## START Dataset excerpts

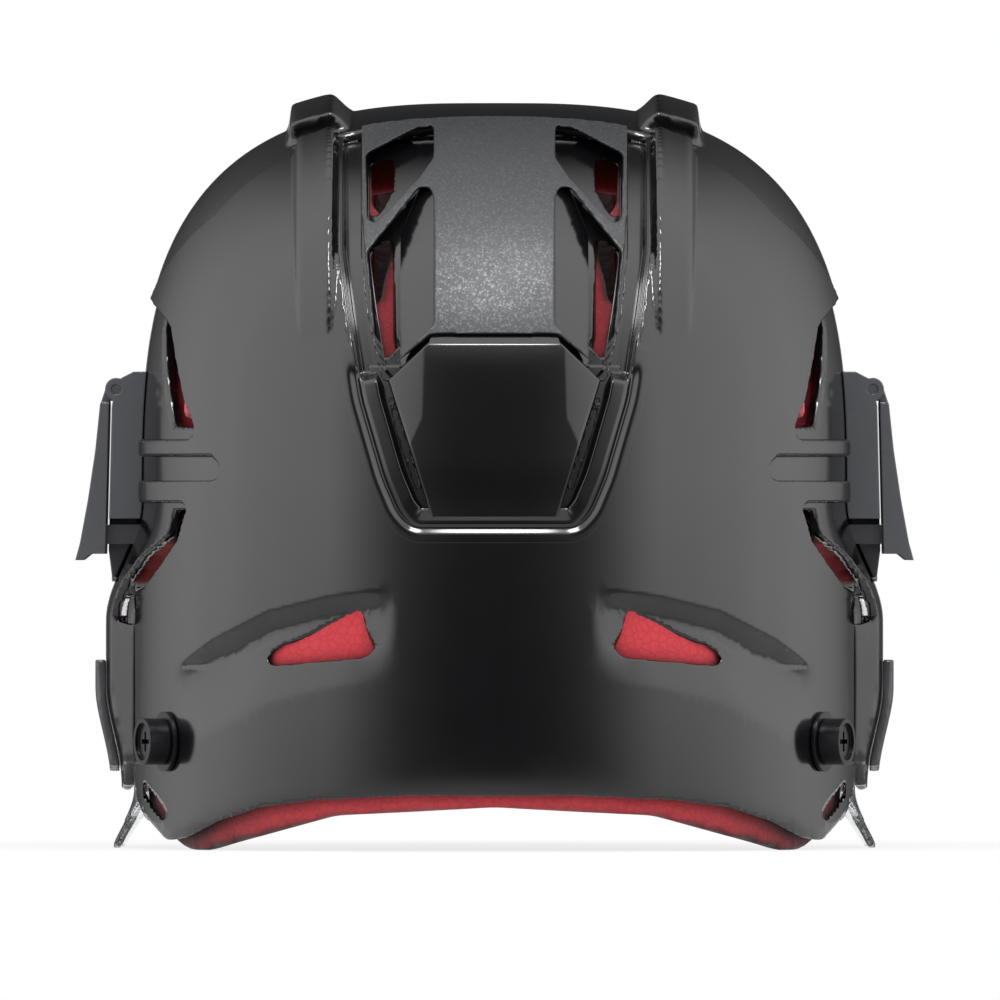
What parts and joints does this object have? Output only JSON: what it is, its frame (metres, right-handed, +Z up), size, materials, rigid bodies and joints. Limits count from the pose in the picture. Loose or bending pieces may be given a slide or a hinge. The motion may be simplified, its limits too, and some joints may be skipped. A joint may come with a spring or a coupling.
{
  "type": "ice hockey helmet",
  "caption": "Two-piece telescoping ice hockey helmet with vented black shells, foam liner, comfort pads, clear ear guards and flip-up size levers.",
  "frame": {"origin": "middle of the helmet's width and length, on the plane it stands on, at rest in its smallest size", "axes": "+Y to the wearer's front, +Z up, +X to the wearer's right; the pictured back faces -Y"},
  "size_m": [0.2138, 0.244, 0.1929],
  "materials": {
    "shell_black": "gloss injection-moulded shell plastic",
    "vent_grey": "metal-flake grey plastic",
    "foam_red": "closed-cell impact foam",
    "guard_clear": "clear polycarbonate",
    "anchor_black": "fine-textured plastic",
    "lever_grey": "satin dark grey plastic",
    "lock_black": "plain acetal",
    "pin_steel": "drawn and plated steel",
    "screw_black": "black oxide on steel",
    "pad_black": "soft comfort foam with a fabric skin"
  },
  "bodies": {
    "front": {"front_shell": "shell_black", "front_liner": "foam_red", "left_ear_guard": "guard_clear", "right_ear_guard": "guard_clear", "left_strap_anchor": "anchor_black", "right_strap_anchor": "anchor_black", "left_lever_base": "anchor_black", "right_lever_base": "anchor_black", "left_hinge_pin": "pin_steel", "right_hinge_pin": "pin_steel", "brow_screws": "screw_black", "brow_nuts": "pin_steel", "visor_nuts": "pin_steel", "brow_pad": "pad_black", "crown_pad": "pad_black", "left_temple_pad": "pad_black", "right_temple_pad": "pad_black"},
    "rear": {"rear_shell": "shell_black", "crown_insert": "vent_grey", "rear_liner": "foam_red", "strap_screws": "screw_black", "strap_washers": "screw_black", "strap_nuts": "pin_steel", "left_size_rack": "lock_black", "right_size_rack": "lock_black", "nape_pads": "pad_black", "back_pad": "pad_black"},
    "left_lever": {"left_size_lever": "lever_grey", "left_lever_pawl": "lock_black"},
    "right_lever": {"right_size_lever": "lever_grey", "right_lever_pawl": "lock_black"}
  },
  "joints": [
    {"name": "size_slide", "type": "slide", "parent": "front", "child": "rear", "axis": [0, -1, 0], "range_m": [0, 0.015]},
    {"name": "left_lever_hinge", "type": "hinge", "parent": "front", "child": "left_lever", "pos_m": [-0.0964, 0.002, 0.117], "axis": [0, 1, 0], "range_deg": [0, 85]},
    {"name": "right_lever_hinge", "type": "hinge", "parent": "front", "child": "right_lever", "pos_m": [0.0964, 0.002, 0.117], "axis": [0, -1, 0], "range_deg": [0, 85]}
  ]
}
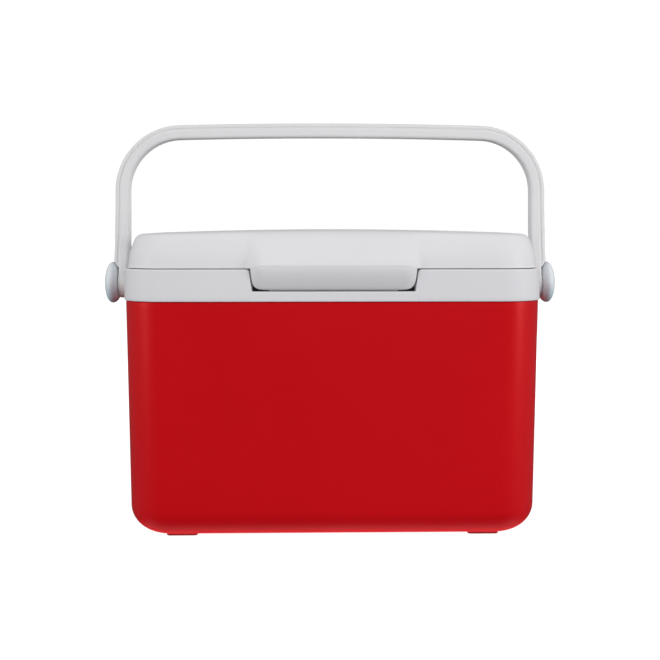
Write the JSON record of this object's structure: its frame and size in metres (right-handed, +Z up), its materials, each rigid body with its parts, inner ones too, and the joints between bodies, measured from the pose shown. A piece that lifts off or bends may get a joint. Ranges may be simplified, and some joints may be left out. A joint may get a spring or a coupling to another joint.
{
  "type": "hard cooler",
  "caption": "Hand-carried insulated hard cooler: tapered tub, rim collar, rear-hinged lid with a front lift lip, and a swinging bail handle on pivot knobs; rests on flat feet.",
  "frame": {"origin": "centre of the footprint, at the height of the undersides of the four feet", "axes": "+X to the right end seen from the front, -Y to the front (the lift lip's side), +Z up"},
  "size_m": [0.4504, 0.2636, 0.3843],
  "materials": {
    "red_shell": "satin",
    "red_foot": "matte",
    "pale_plastic": "satin",
    "handle_plastic": "satin",
    "knob_plastic": "satin",
    "liner_plastic": "satin",
    "foam": "matte",
    "washer_plastic": "matte",
    "clip_steel": "satin",
    "pin_steel": "satin"
  },
  "bodies": {
    "base": {"body_shell": "red_shell", "body_insulation": "foam", "inner_liner": "liner_plastic", "collar": "pale_plastic", "foot_front_left": "red_foot", "foot_front_right": "red_foot", "foot_rear_left": "red_foot", "foot_rear_right": "red_foot", "hinge_pin_left": "pin_steel", "hinge_pin_right": "pin_steel", "pivot_knob_left": "knob_plastic", "pivot_knob_right": "knob_plastic", "pivot_washer_left": "washer_plastic", "pivot_washer_right": "washer_plastic", "pivot_clip_left": "clip_steel", "pivot_clip_right": "clip_steel"},
    "lid": {"lid_shell": "pale_plastic", "lid_liner": "liner_plastic", "lid_insulation": "foam"},
    "handle": {"handle": "handle_plastic"}
  },
  "joints": [
    {"name": "lid_hinge", "type": "hinge", "parent": "base", "child": "lid", "pos_m": [0, 0.1272, 0.243], "axis": [-1, 0, 0], "range_deg": [0, 30]},
    {"name": "handle_swing", "type": "hinge", "parent": "base", "child": "handle", "pos_m": [0, 0, 0.226], "axis": [1, 0, 0], "range_deg": [-116, 116]}
  ]
}
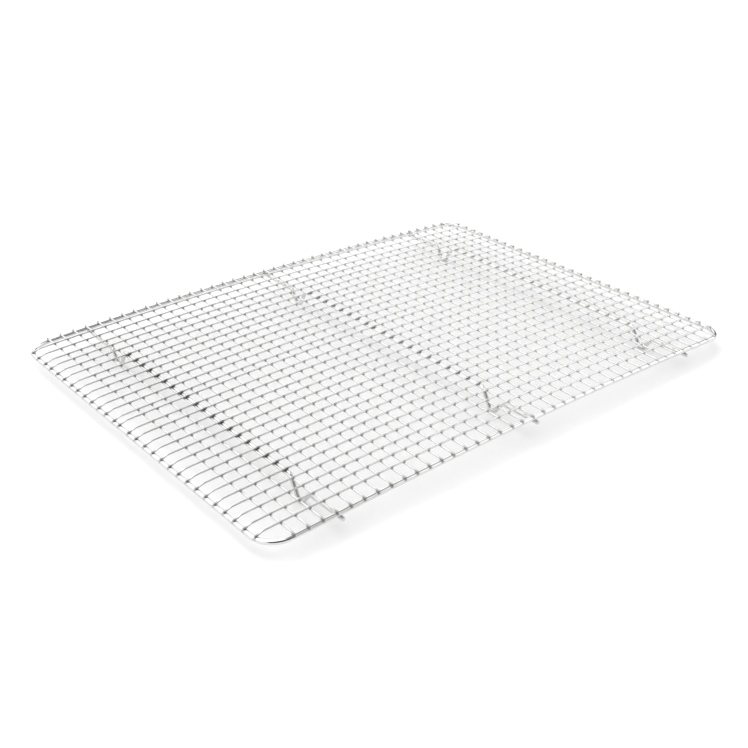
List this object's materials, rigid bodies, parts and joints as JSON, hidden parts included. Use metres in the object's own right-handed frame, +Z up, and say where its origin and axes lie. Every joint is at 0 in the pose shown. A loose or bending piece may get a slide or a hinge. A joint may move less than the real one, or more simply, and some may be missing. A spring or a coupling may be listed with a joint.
{
  "type": "cooling rack",
  "caption": "Rectangular chrome-plated wire cooling rack: a fine grid on a rounded frame rod, with V-shaped feet bent in thicker wires under the grid.",
  "frame": {"origin": "on the surface that the rack stands on, under the middle of its frame", "axes": "+X along the rack, +Y across it, +Z up"},
  "size_m": [0.419, 0.3064, 0.0206],
  "materials": {
    "frame_chrome": "bright chrome plate on a drawn steel rod",
    "grid_chrome": "bright chrome plate on thin steel wire, duller at the welds",
    "leg_chrome": "chrome plate on steel wire, with darker weld marks"
  },
  "bodies": {
    "root": {"outer_frame": "frame_chrome", "long_wire_01": "grid_chrome", "long_wire_02": "grid_chrome", "long_wire_03": "grid_chrome", "long_wire_04": "grid_chrome", "long_wire_05": "grid_chrome", "long_wire_06": "grid_chrome", "long_wire_07": "grid_chrome", "long_wire_08": "grid_chrome", "long_wire_09": "grid_chrome", "long_wire_10": "grid_chrome", "long_wire_11": "grid_chrome", "long_wire_12": "grid_chrome", "long_wire_13": "grid_chrome", "long_wire_14": "grid_chrome", "long_wire_15": "grid_chrome", "long_wire_16": "grid_chrome", "long_wire_17": "grid_chrome", "long_wire_18": "grid_chrome", "long_wire_19": "grid_chrome", "long_wire_20": "grid_chrome", "long_wire_21": "grid_chrome", "long_wire_22": "grid_chrome", "long_wire_23": "grid_chrome", "long_wire_24": "grid_chrome", "long_wire_25": "grid_chrome", "long_wire_26": "grid_chrome", "long_wire_27": "grid_chrome", "long_wire_28": "grid_chrome", "long_wire_29": "grid_chrome", "cross_wire_08": "grid_chrome", "cross_wire_09": "grid_chrome", "cross_wire_10": "grid_chrome", "cross_wire_11": "grid_chrome", "cross_wire_12": "grid_chrome", "cross_wire_13": "grid_chrome", "cross_wire_14": "grid_chrome", "cross_wire_15": "grid_chrome", "cross_wire_16": "grid_chrome", "cross_wire_17": "grid_chrome", "cross_wire_18": "grid_chrome", "cross_wire_19": "grid_chrome", "cross_wire_20": "grid_chrome", "cross_wire_21": "grid_chrome", "cross_wire_22": "grid_chrome", "cross_wire_23": "grid_chrome", "cross_wire_24": "grid_chrome", "cross_wire_25": "grid_chrome", "cross_wire_26": "grid_chrome", "cross_wire_27": "grid_chrome", "cross_wire_28": "grid_chrome", "cross_wire_29": "grid_chrome", "cross_wire_30": "grid_chrome", "cross_wire_31": "grid_chrome", "cross_wire_32": "grid_chrome", "cross_wire_33": "grid_chrome", "cross_wire_34": "grid_chrome", "leg_wire_left": "leg_chrome", "leg_wire_middle": "leg_chrome", "leg_wire_right": "leg_chrome"}
  },
  "joints": []
}
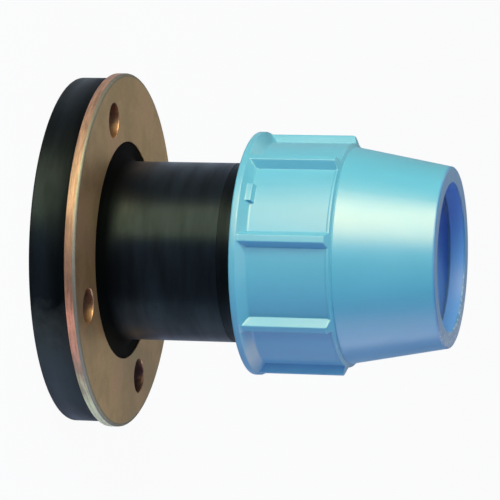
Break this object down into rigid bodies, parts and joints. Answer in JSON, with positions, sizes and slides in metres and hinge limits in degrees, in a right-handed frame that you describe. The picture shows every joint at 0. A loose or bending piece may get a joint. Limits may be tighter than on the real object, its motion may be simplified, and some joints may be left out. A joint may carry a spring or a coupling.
{
  "type": "flange adaptor",
  "caption": "Compression flange adaptor: a black flanged body with a loose steel backing ring, and a light blue ribbed clamp nut that screws on over a plain pipe end.",
  "frame": {"origin": "centre of the flange's sealing face, which the part stands on", "axes": "+Z along the pipe axis from the flange to the nut's mouth; the bolt holes lie at 45 degrees between X and Y"},
  "size_m": [0.185, 0.185, 0.198],
  "materials": {
    "body_plastic": "black moulded polypropylene, satin",
    "ring_steel": "flat steel plate, zinc plated and yellow passivated",
    "nut_plastic": "light blue moulded polypropylene, satin",
    "grip_plastic": "natural white acetal",
    "bush_plastic": "black moulded polypropylene",
    "seal_rubber": "black nitrile rubber"
  },
  "bodies": {
    "body": {"fitting_body": "body_plastic", "packing_bush": "bush_plastic", "seal_ring": "seal_rubber"},
    "ring": {"backing_ring": "ring_steel"},
    "gripper": {"grip_ring": "grip_plastic"},
    "nut": {"clamp_nut": "nut_plastic"}
  },
  "joints": [
    {"name": "ring_turn", "type": "hinge", "parent": "body", "child": "ring", "pos_m": [0, 0, 0.0221], "axis": [0, 0, 1], "continuous": true},
    {"name": "grip_slide", "type": "slide", "parent": "body", "child": "gripper", "axis": [0, 0, 1], "range_m": [0, 0.02]},
    {"name": "nut_turn", "type": "hinge", "parent": "gripper", "child": "nut", "pos_m": [0, 0, 0.12], "axis": [0, 0, 1], "range_deg": [0, 900]}
  ],
  "couplings": [
    {"joint": "grip_slide", "follows": "nut_turn", "m_per_rad": 0.001273}
  ]
}
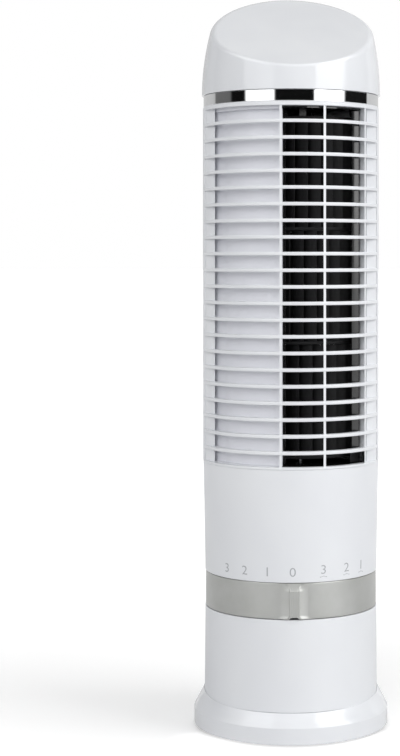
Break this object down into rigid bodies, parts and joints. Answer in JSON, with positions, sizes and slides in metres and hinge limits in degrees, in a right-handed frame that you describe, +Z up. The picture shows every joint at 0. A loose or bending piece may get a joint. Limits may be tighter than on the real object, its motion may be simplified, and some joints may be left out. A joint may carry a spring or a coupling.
{
  "type": "tower fan",
  "caption": "Table-top tower fan: round louvred column on a flared foot, turning silver speed ring, cross-flow wheel inside, oscillating on its pivot.",
  "frame": {"origin": "on the floor plane under the rubber feet, on the column axis", "axes": "+Z up along the column, front of the grille towards -Y, +X to the viewer's right"},
  "size_m": [0.101, 0.101, 0.3834],
  "materials": {
    "gloss_white": "smooth gloss",
    "satin_white": "satin",
    "silver": "satin silver paint",
    "chrome": "mirror plating",
    "black_plastic": "semi-gloss",
    "grey_plastic": "matt",
    "natural_plastic": "natural acetal",
    "steel": "bright zinc",
    "lamination": "stacked sheet edges",
    "copper": "varnished winding",
    "bronze": "sintered",
    "rubber": "matt",
    "lead": "PVC sleeve"
  },
  "bodies": {
    "base": {"base_foot": "gloss_white", "base_plate": "grey_plastic", "rubber_foot_1": "rubber", "rubber_foot_2": "rubber", "rubber_foot_3": "rubber", "rubber_foot_4": "rubber", "cord_inlet": "rubber", "pivot_post": "natural_plastic", "thrust_washer": "natural_plastic", "retaining_ring": "steel", "base_screw_1": "steel", "base_screw_2": "steel", "base_screw_3": "steel"},
    "crank": {"oscillation_crank": "natural_plastic"},
    "ring": {"control_ring": "silver", "ring_carrier": "black_plastic"},
    "switch_shaft": {"switch_pinion": "natural_plastic"},
    "wheel": {"impeller_lower": "black_plastic", "impeller_middle": "black_plastic", "impeller_upper": "black_plastic", "impeller_hub": "rubber", "impeller_shaft": "steel", "motor_rotor": "lamination"},
    "tower": {"top_cap": "gloss_white", "column_shell": "satin_white", "body_shell": "satin_white", "front_grille": "satin_white", "rear_housing": "satin_white", "duct_panel": "satin_white", "chrome_band": "chrome", "turntable": "grey_plastic", "inner_sleeve": "grey_plastic", "switch_plate": "grey_plastic", "rotary_switch": "black_plastic", "duct_floor": "black_plastic", "duct_ceiling": "black_plastic", "scroll_wall": "black_plastic", "vortex_tongue": "black_plastic", "oscillation_motor": "steel", "motor_bracket_upper": "steel", "motor_bracket_lower": "steel", "motor_stator": "lamination", "motor_coil": "copper", "motor_bearing_upper": "bronze", "motor_bearing_lower": "bronze", "wheel_bearing": "bronze", "supply_lead": "lead", "motor_lead": "lead", "turntable_screw_1": "steel", "turntable_screw_2": "steel", "turntable_screw_3": "steel", "oscillation_motor_screw_1": "steel", "motor_screw_1": "steel", "oscillation_motor_screw_2": "steel", "motor_screw_2": "steel", "rear_screw_1": "steel", "rear_screw_2": "steel", "rear_screw_3": "steel", "rear_screw_4": "steel"}
  },
  "joints": [
    {"name": "tower_oscillation", "type": "hinge", "parent": "base", "child": "tower", "pos_m": [0, 0, 0.0168], "axis": [0, 0, 1], "range_deg": [-30, 30]},
    {"name": "ring_turn", "type": "hinge", "parent": "tower", "child": "ring", "pos_m": [0, 0, 0.072], "axis": [0, 0, 1], "range_deg": [-51, 51]},
    {"name": "switch_turn", "type": "hinge", "parent": "tower", "child": "switch_shaft", "pos_m": [0, 0.0224, 0.0715], "axis": [0, 0, 1], "range_deg": [-136, 136]},
    {"name": "wheel_spin", "type": "hinge", "parent": "tower", "child": "wheel", "pos_m": [0.0045, 0.001, 0.2284], "axis": [0, 0, 1], "continuous": true},
    {"name": "crank_spin", "type": "hinge", "parent": "tower", "child": "crank", "pos_m": [0, 0.02, 0.0138], "axis": [0, 0, 1], "continuous": true}
  ],
  "couplings": [
    {"joint": "switch_turn", "follows": "ring_turn", "ratio": 2.6471}
  ]
}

## END Dataset excerpts

## Do this
List every line above containing the word "axes".

## Response to this exercise
  "frame": {"origin": "middle of the helmet's width and length, on the plane it stands on, at rest in its smallest size", "axes": "+Y to the wearer's front, +Z up, +X to the wearer's right; the pictured back faces -Y"},
  "frame": {"origin": "centre of the footprint, at the height of the undersides of the four feet", "axes": "+X to the right end seen from the front, -Y to the front (the lift lip's side), +Z up"},
List this object's materials, rigid bodies, parts and joints as JSON, hidden parts included. Use metres in the object's own right-handed frame, +Z up, and say where its origin and axes lie. Every joint is at 0 in the pose shown. A loose or bending piece may get a slide or a hinge. A joint may move less than the real one, or more simply, and some may be missing. A spring or a coupling may be listed with a joint.
  "frame": {"origin": "on the surface that the rack stands on, under the middle of its frame", "axes": "+X along the rack, +Y across it, +Z up"},
  "frame": {"origin": "centre of the flange's sealing face, which the part stands on", "axes": "+Z along the pipe axis from the flange to the nut's mouth; the bolt holes lie at 45 degrees between X and Y"},
  "frame": {"origin": "on the floor plane under the rubber feet, on the column axis", "axes": "+Z up along the column, front of the grille towards -Y, +X to the viewer's right"},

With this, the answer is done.